(Object data in JSON)
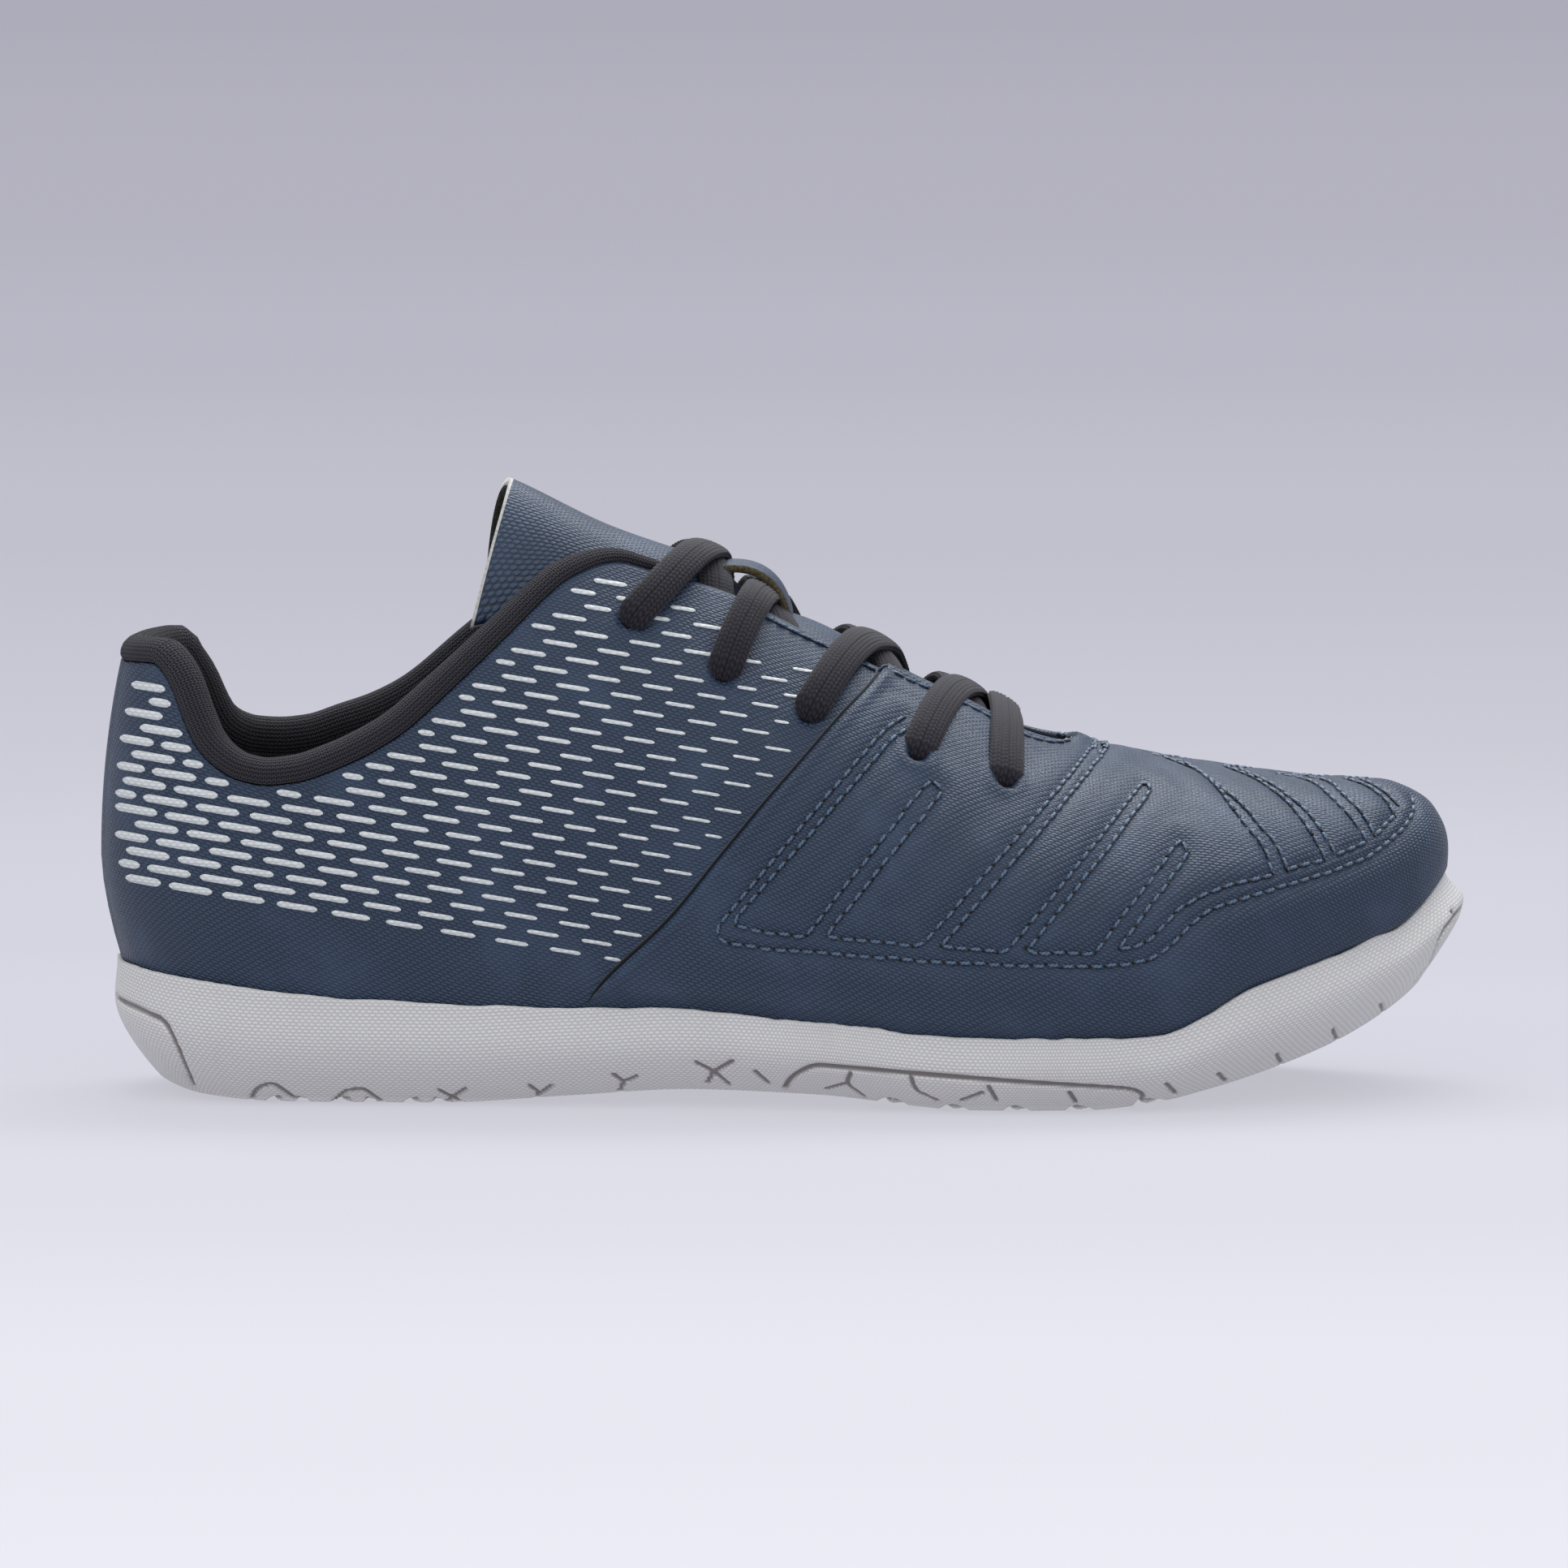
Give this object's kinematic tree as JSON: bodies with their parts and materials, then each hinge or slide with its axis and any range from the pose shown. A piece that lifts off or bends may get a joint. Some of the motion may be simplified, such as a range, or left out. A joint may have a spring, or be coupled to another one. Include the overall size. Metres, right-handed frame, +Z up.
{
  "type": "indoor soccer shoe",
  "caption": "Low right shoe for indoor soccer: hollow synthetic upper with stitched vamp and flat lacing, padded knit collar and a rubber cup sole.",
  "frame": {"origin": "on the floor, under the middle of the whole shoe's length and width", "axes": "+X to the toe, +Y to the medial (inner) side, +Z up"},
  "size_m": [0.2894, 0.1072, 0.1298],
  "materials": {
    "sole_rubber": "matt moulded rubber with a fine raised dot texture",
    "upper_synthetic": "satin coated synthetic leather with a fine embossed oval grain",
    "collar_knit": "dark padded knit",
    "sock_fabric": "dark brushed lining fabric",
    "lace_braid": "dark flat braid"
  },
  "bodies": {
    "root": {"sole": "sole_rubber", "upper": "upper_synthetic", "vamp": "upper_synthetic", "tongue": "upper_synthetic", "tongue_loop": "upper_synthetic", "collar": "collar_knit", "insole": "sock_fabric", "lace_cross_1": "lace_braid", "lace_cross_2": "lace_braid", "lace_cross_3": "lace_braid", "lace_cross_4": "lace_braid", "lace_bar": "lace_braid"}
  },
  "joints": []
}
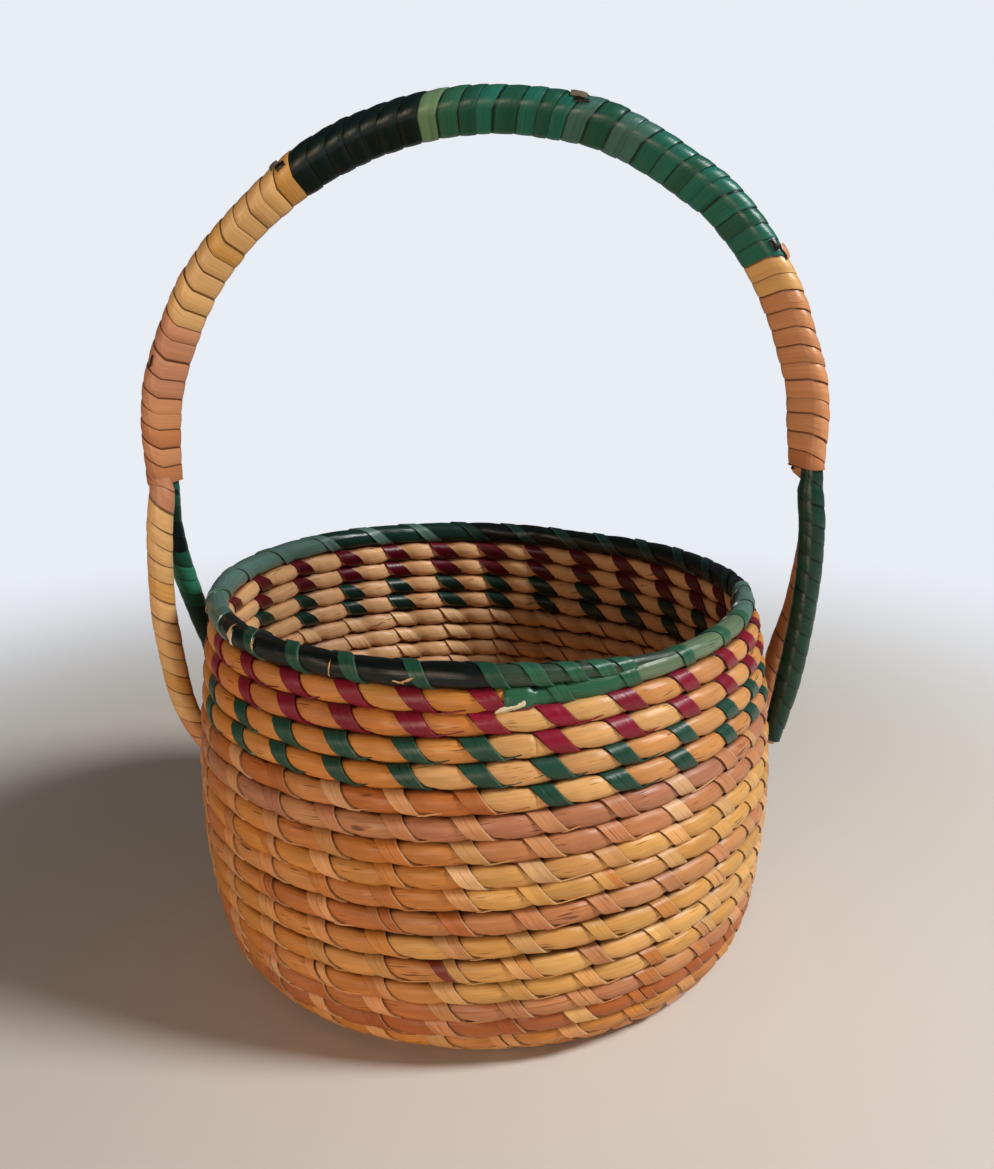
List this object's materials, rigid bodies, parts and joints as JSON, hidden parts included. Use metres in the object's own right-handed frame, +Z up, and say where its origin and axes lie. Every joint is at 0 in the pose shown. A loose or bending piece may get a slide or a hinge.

§ **PROBLEM DESCRIPTION**
Repeat the records above exactly, leaving none out.

§ **RESULT BELOW**
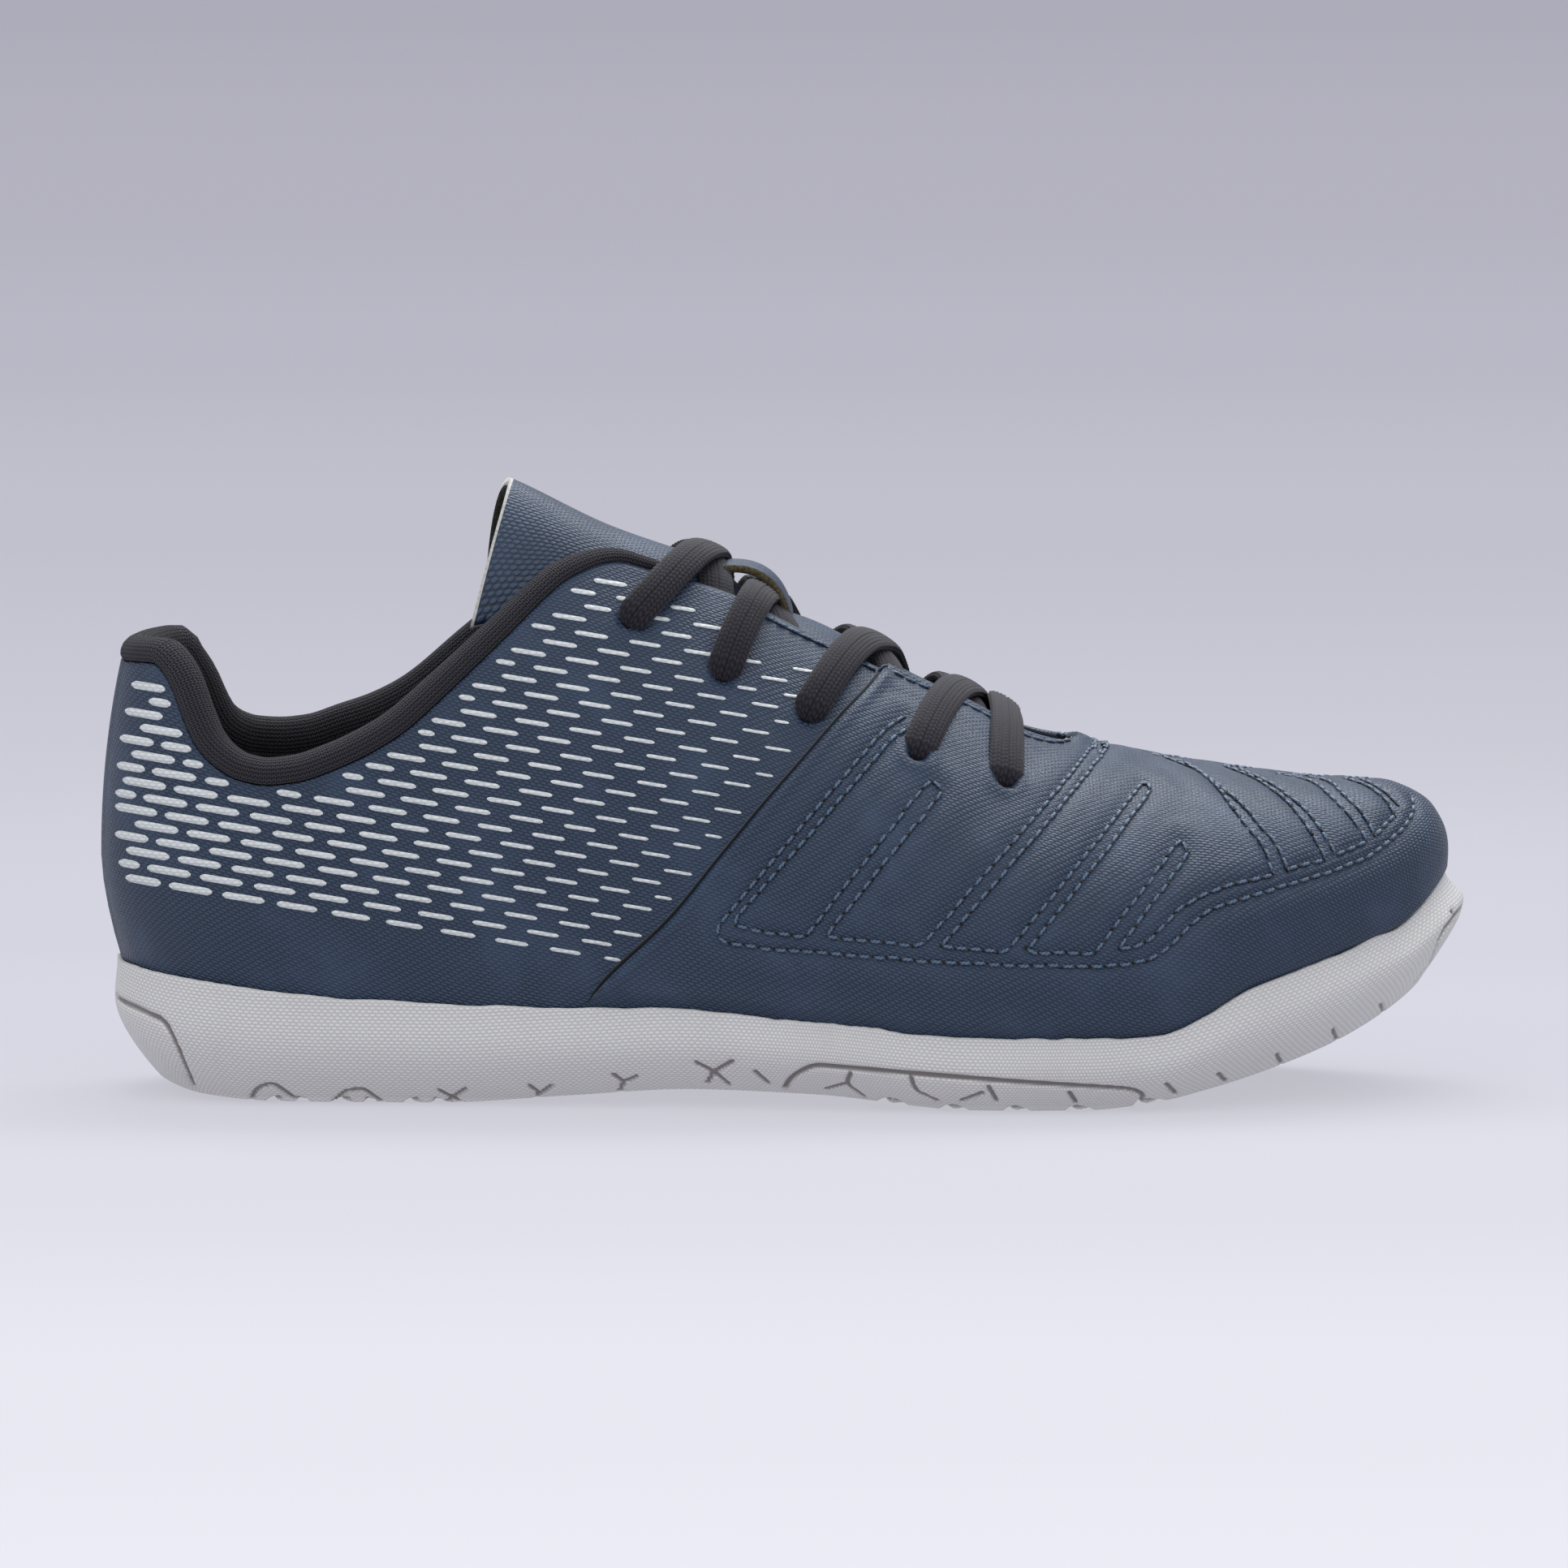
Give this object's kinematic tree as JSON: bodies with their parts and materials, then each hinge or slide with its axis and any range from the pose shown. A piece that lifts off or bends may get a joint. Some of the motion may be simplified, such as a range, or left out. A joint may have a spring, or be coupled to another one. Include the overall size. Metres, right-handed frame, +Z up.
{
  "type": "indoor soccer shoe",
  "caption": "Low right shoe for indoor soccer: hollow synthetic upper with stitched vamp and flat lacing, padded knit collar and a rubber cup sole.",
  "frame": {"origin": "on the floor, under the middle of the whole shoe's length and width", "axes": "+X to the toe, +Y to the medial (inner) side, +Z up"},
  "size_m": [0.2894, 0.1072, 0.1298],
  "materials": {
    "sole_rubber": "matt moulded rubber with a fine raised dot texture",
    "upper_synthetic": "satin coated synthetic leather with a fine embossed oval grain",
    "collar_knit": "dark padded knit",
    "sock_fabric": "dark brushed lining fabric",
    "lace_braid": "dark flat braid"
  },
  "bodies": {
    "root": {"sole": "sole_rubber", "upper": "upper_synthetic", "vamp": "upper_synthetic", "tongue": "upper_synthetic", "tongue_loop": "upper_synthetic", "collar": "collar_knit", "insole": "sock_fabric", "lace_cross_1": "lace_braid", "lace_cross_2": "lace_braid", "lace_cross_3": "lace_braid", "lace_cross_4": "lace_braid", "lace_bar": "lace_braid"}
  },
  "joints": []
}
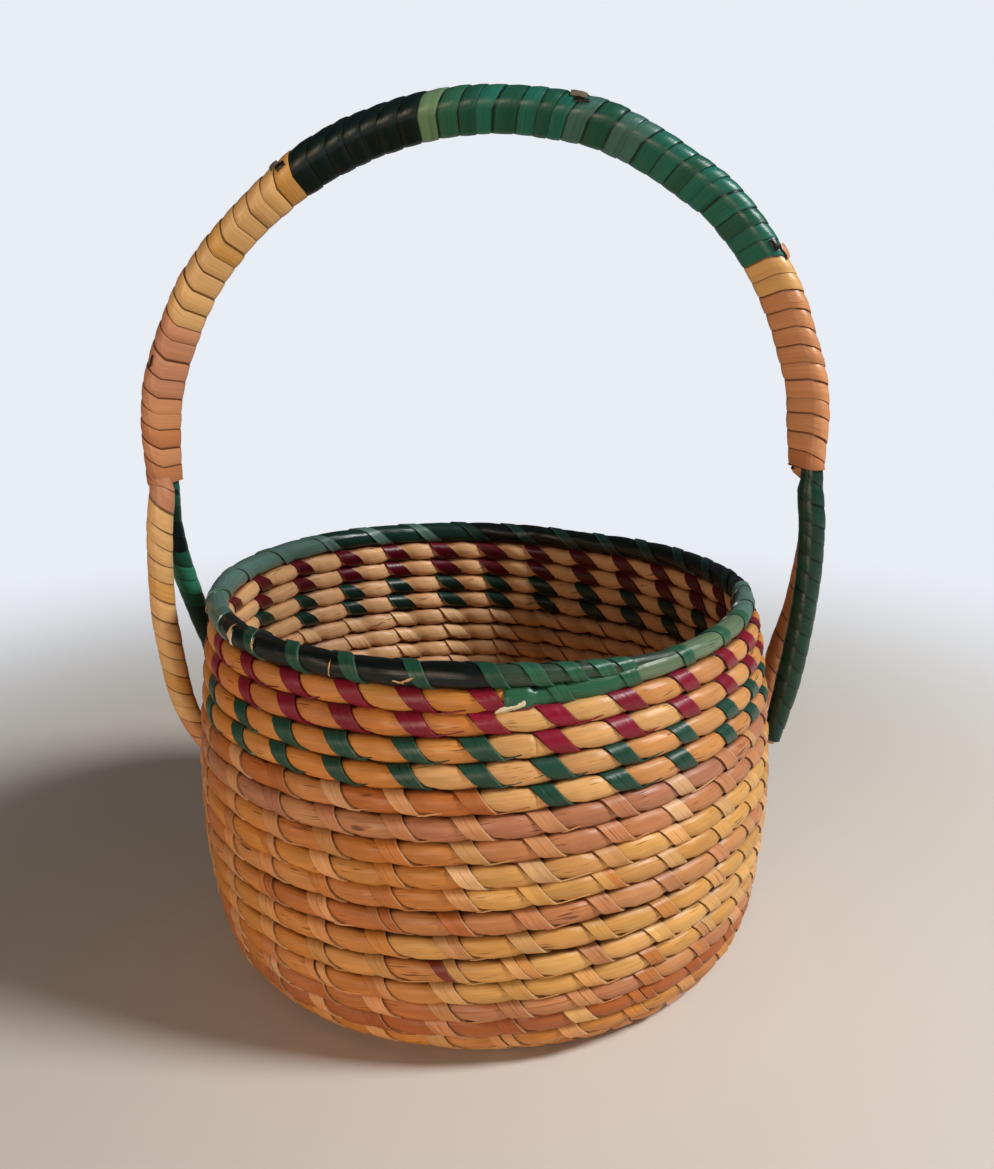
List this object's materials, rigid bodies, parts and joints as JSON, hidden parts included. Use metres in the object's own right-handed frame, +Z up, and say where its origin and axes lie. Every joint is at 0 in the pose shown. A loose or bending piece may get a slide or a hinge.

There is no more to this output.